Wiggenhall St Mary Magdalen is a civil parish and village in the English county of Norfolk. It is 6 miles (9.7 km) south of the town of King's Lynn on the west bank of the River Great Ouse. It covers an area of 17.76 km2 (6.86 sq mi) and had a population of 729 in 304 households in the 2011 census. For the purposes of local government, it falls within the district of King's Lynn and West Norfolk. The villages name means 'Wicga's nook of land'.In the Domesday Book of 1085, it appears that all two of the Wiggenhall parishes were at that time a single parish named Wiggenhall, of modest size and sharing half a water mill on the old Wiggenhall Eau (the watercourse which ran through the parish before the Great Ouse arrived in the 13th Century) with Runcton Holme. The earliest evidence of settlement is therefore the parish church of St Mary Magdalen, which is situated in the very northeastern corner of the parish.
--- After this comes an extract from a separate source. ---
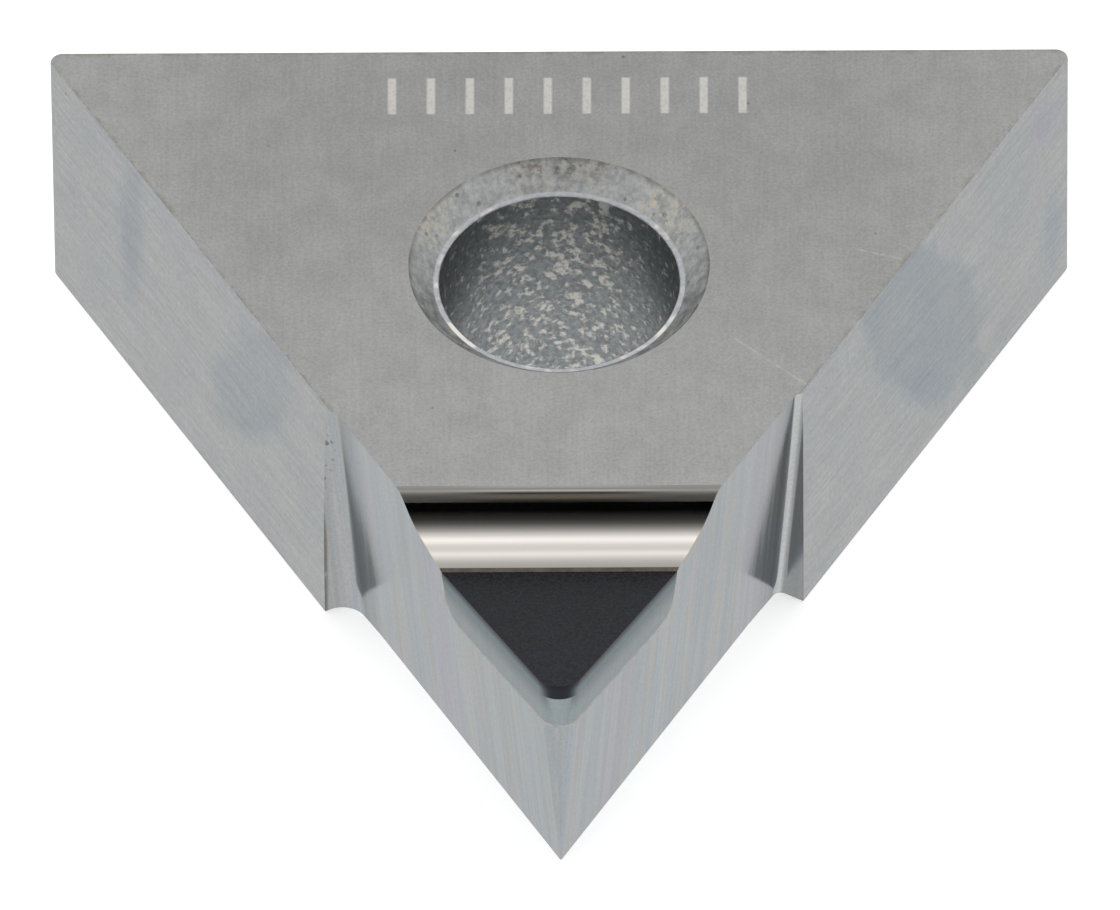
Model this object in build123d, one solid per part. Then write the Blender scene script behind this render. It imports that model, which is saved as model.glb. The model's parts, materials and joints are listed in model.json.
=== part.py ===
from build123d import *
from math import cos, radians, sin, tan
import os

# Turning insert: an equilateral carbide triangle with a dished hole. One corner is ground with relief
# and carries a brazed blank, which is a layer of sintered diamond on a carbide backing.
# Frame: origin on the hole's axis in the lower seating face, +Z up to the face with the cutting edge,
# -Y towards the ground corner. Lengths are in millimetres and angles in degrees.

# The triangular body
inscribed_circle = 9.525
thickness = 4.76
spare_corner_radius = 0.2

# The hole for the clamping pin. Both faces have the same conical dish round it, and the pressing leaves
# a narrow flat land between the foot of the dish and the hole
hole_diameter = 3.81
dish_land = 0.095
dish_depth = 0.39
dish_angle = 45.0

# The ground corner: two relieved flanks, the stock they take off at the upper face, and the nose,
# whose radius is measured at the tip of the cutting edge
flank_relief = 5.0
flank_stock = 0.095
nose_radius = 0.4
nose_drop = 0.41

# The notches where the grinding of each flank stops. Reach runs from the sharp corner of the triangle
# along its side, and the ground face rises a little before it meets the square wall of the notch
left_notch_reach = 7.5
left_notch_fillet = 0.42
right_notch_reach = 7.71
right_notch_fillet = 0.15
run_out_length = 0.9
run_out_rise = 0.03

# The chip groove behind the blank, ground straight across the corner. Its length is level
groove_length = 0.99
groove_wall_angle = 59.0
groove_floor_angle = 24.0
groove_lip_radius = 0.2
groove_root_radius = 0.33
groove_step = 0.045

# The blank, lying at the rake angle in its pocket. Its length is level, from the nose to its upright back
rake_angle = 8.0
blank_length = 2.89
blank_thickness = 0.96
diamond_thickness = 0.32
pocket_corner_radius = 0.4
braze_film = 0.05

# Worked out from the values above
inradius = inscribed_circle / 2
sharp_corner = 2 * inradius
half_corner = radians(30)
beyond_corner = sharp_corner + inradius
relief_slope = tan(radians(flank_relief))
rake = radians(rake_angle)
nose_tip = 2 * (inradius - flank_stock - nose_drop * relief_slope) - nose_radius
blank_back = nose_tip - blank_length
groove_start = blank_back - groove_length


def hole_cutter():
    """The hole, with the dish and its flat land in each face."""
    hole_radius = hole_diameter / 2
    land_radius = hole_radius + dish_land
    dish_slope = tan(radians(dish_angle))
    lower_half = Polyline(
        (0, 0, -thickness),
        (land_radius + (dish_depth + thickness) / dish_slope, 0, -thickness),
        (land_radius, 0, dish_depth),
        (hole_radius, 0, dish_depth),
        (hole_radius, 0, thickness / 2),
        (0, 0, thickness / 2),
        close=True,
    )
    lower_half = revolve(make_face(lower_half), Axis.Z)
    return lower_half + mirror(lower_half, Plane.XY.offset(thickness / 2))


def flank_sweep(side, reach, foot_fillet):
    """What the grinding of one flank passes over, from in front of the nose back to the notch's wall."""
    along = Vector(side * sin(half_corner), cos(half_corner), 0)
    outward = Vector(side * cos(half_corner), -sin(half_corner), 0)
    flank_normal = (outward - Vector(0, 0, relief_slope)).normalized()
    start = Vector(0, -sharp_corner, thickness) - outward * flank_stock
    frame = Plane(origin=start, x_dir=along, z_dir=along.cross(flank_normal))
    profile = FilletPolyline(
        (-inradius, 0),
        (reach - run_out_length, 0),
        (reach, run_out_rise),
        (reach, inradius),
        (-inradius, inradius),
        radius=[0, 0, foot_fillet, 0, 0],
        close=True,
    )
    return extrude(frame * make_face(profile), amount=2 * thickness, both=True)


def nose_sweep():
    """What the grinding of the nose passes over: the sharp corner round a cone that narrows to the seat."""
    apex = sharp_corner - 2 * flank_stock
    upper_radius = nose_radius + nose_drop * relief_slope
    lower_radius = max(upper_radius - thickness * relief_slope, 0)
    cone_height = (upper_radius - lower_radius) / relief_slope
    cone = Pos(0, 0, thickness - cone_height) * Cone(lower_radius, upper_radius, cone_height, align=None)
    side = 2 * upper_radius * cos(half_corner)
    front = 2 * upper_radius * sin(half_corner)
    corner = make_face(Polyline((0, 0), (side, -front), (0, -4 * front), (-side, -front), close=True))
    return Pos(0, 2 * upper_radius - apex, 0) * (extrude(corner, amount=thickness) - cone)


def ground_insert():
    """The insert after its corner is ground, as if the body and the blank were one piece."""
    triangle = RegularPolygon(inradius, 3, major_radius=False, rotation=-90)
    triangle = fillet(triangle.vertices(), spare_corner_radius)
    insert = extrude(triangle, amount=thickness) - hole_cutter()
    insert -= flank_sweep(-1, left_notch_reach, left_notch_fillet)
    insert -= flank_sweep(1, right_notch_reach, right_notch_fillet)
    return insert - nose_sweep()


def rake_height(front):
    """The height of the diamond's face at a distance in front of the hole."""
    return thickness - nose_drop - (nose_tip - front) * tan(rake)


def across_corner(points, radii):
    """An outline in the plane of symmetry, carried right across the corner."""
    outline = FilletPolyline([(0, -front, height) for front, height in points], radius=radii, close=True)
    return extrude(make_face(outline), amount=inscribed_circle, both=True)


def chip_space():
    """The space ground away over the corner: the groove's lip, wall, root and floor, then the rake face."""
    wall = tan(radians(groove_wall_angle))
    floor = tan(radians(groove_floor_angle))
    floor_front = blank_back - braze_film
    floor_height = rake_height(blank_back) + groove_step
    root_run = (thickness - floor_height - (floor_front - groove_start) * floor) / (wall - floor)
    points = [
        (groove_start - inradius / 2, thickness),
        (groove_start, thickness),
        (groove_start + root_run, thickness - root_run * wall),
        (floor_front, floor_height),
        (blank_back, rake_height(blank_back)),
        (beyond_corner, rake_height(beyond_corner)),
        (beyond_corner, 2 * thickness),
        (groove_start - inradius / 2, 2 * thickness),
    ]
    return across_corner(points, [0, groove_lip_radius, groove_root_radius, 0, 0, 0, 0, 0])


def blank_space(gap, depth, corner_radius):
    """The plate under the rake face, a gap larger than the blank, with an upright back and an open top."""
    back = blank_back - gap
    drop = (depth + gap) / cos(rake)
    points = [
        (back, 2 * thickness),
        (beyond_corner, 2 * thickness),
        (beyond_corner, rake_height(beyond_corner) - drop),
        (back, rake_height(back) - drop),
    ]
    return across_corner(points, [0, 0, 0, corner_radius])


corner_and_body = ground_insert() - chip_space()
pocket = blank_space(braze_film, blank_thickness, pocket_corner_radius)
blank = blank_space(0, blank_thickness, pocket_corner_radius - braze_film)
diamond = blank_space(0, diamond_thickness, 0)

nodes = {
    "insert_body": corner_and_body - pocket,
    "braze_layer": (corner_and_body & pocket) - blank,
    "tip_substrate": (corner_and_body & blank) - diamond,
    "diamond_layer": corner_and_body & diamond,
}

os.makedirs("parts", exist_ok=True)
for name, shape in nodes.items():
    export_step(shape, f"parts/{name}.step")
    print(name, round(shape.volume, 4), "mm3")
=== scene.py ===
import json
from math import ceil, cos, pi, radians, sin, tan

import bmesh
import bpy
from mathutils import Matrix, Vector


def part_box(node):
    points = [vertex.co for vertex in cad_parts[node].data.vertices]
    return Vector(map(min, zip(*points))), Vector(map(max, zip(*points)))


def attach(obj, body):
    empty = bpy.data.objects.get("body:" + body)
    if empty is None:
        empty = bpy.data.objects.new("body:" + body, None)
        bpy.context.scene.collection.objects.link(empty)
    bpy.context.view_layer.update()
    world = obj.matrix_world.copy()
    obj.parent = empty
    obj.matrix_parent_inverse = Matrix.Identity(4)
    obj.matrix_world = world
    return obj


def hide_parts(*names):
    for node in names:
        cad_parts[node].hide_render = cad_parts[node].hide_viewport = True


bl_info = {
    "name": "Diamond-tipped turning insert",
    "version": (1, 0, 0),
    "blender": (4, 5, 0),
    "location": "View3D > Sidebar > Insert",
    "description": "Models a triangular carbide insert with a brazed diamond tip, its finishes and a studio",
    "category": "Object",
}

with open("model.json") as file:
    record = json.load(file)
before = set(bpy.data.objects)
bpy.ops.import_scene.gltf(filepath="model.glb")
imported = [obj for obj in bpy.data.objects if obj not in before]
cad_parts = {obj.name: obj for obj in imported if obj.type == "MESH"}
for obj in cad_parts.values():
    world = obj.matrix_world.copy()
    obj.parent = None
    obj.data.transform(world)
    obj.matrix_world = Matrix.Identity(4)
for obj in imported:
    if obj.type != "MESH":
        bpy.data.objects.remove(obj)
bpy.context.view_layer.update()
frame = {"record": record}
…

Most of the early settlement appears to have occurred here, probably due to the presence of a levee along the western side of the River Great Ouse, made of silts deposited by a former watercourse, the Wiggenhall Eau. The church itself is largely Perpendicular in style, but the tower may date from as early as the 13th century, which is corroborated by the entry in the Register of Crabhouse Priory which tells of the Nuns taking refuge at the Church from a flood in the early 13thC. Today the church is almost entirely red brick, with a façade that is the result of a thoroughly 15th century rebuilding. The Parish contains two centres of population: around the Parish Church in the North, and to the South of Crabhouse Priory in the far South, now known as Stowbridge, which also extends into neighbouring parishes. John Howard, 1st Duke of Norfolk, KG, Earl Marshal (c.1425 – 22 August 1485) was the grandson of Sir John Howard of Wiggenhall. A tidal bore travels up the Great Ouse which is the area's most significant topographical feature. Magdalen Gate railway station was the name of the station on the Great Eastern Railway.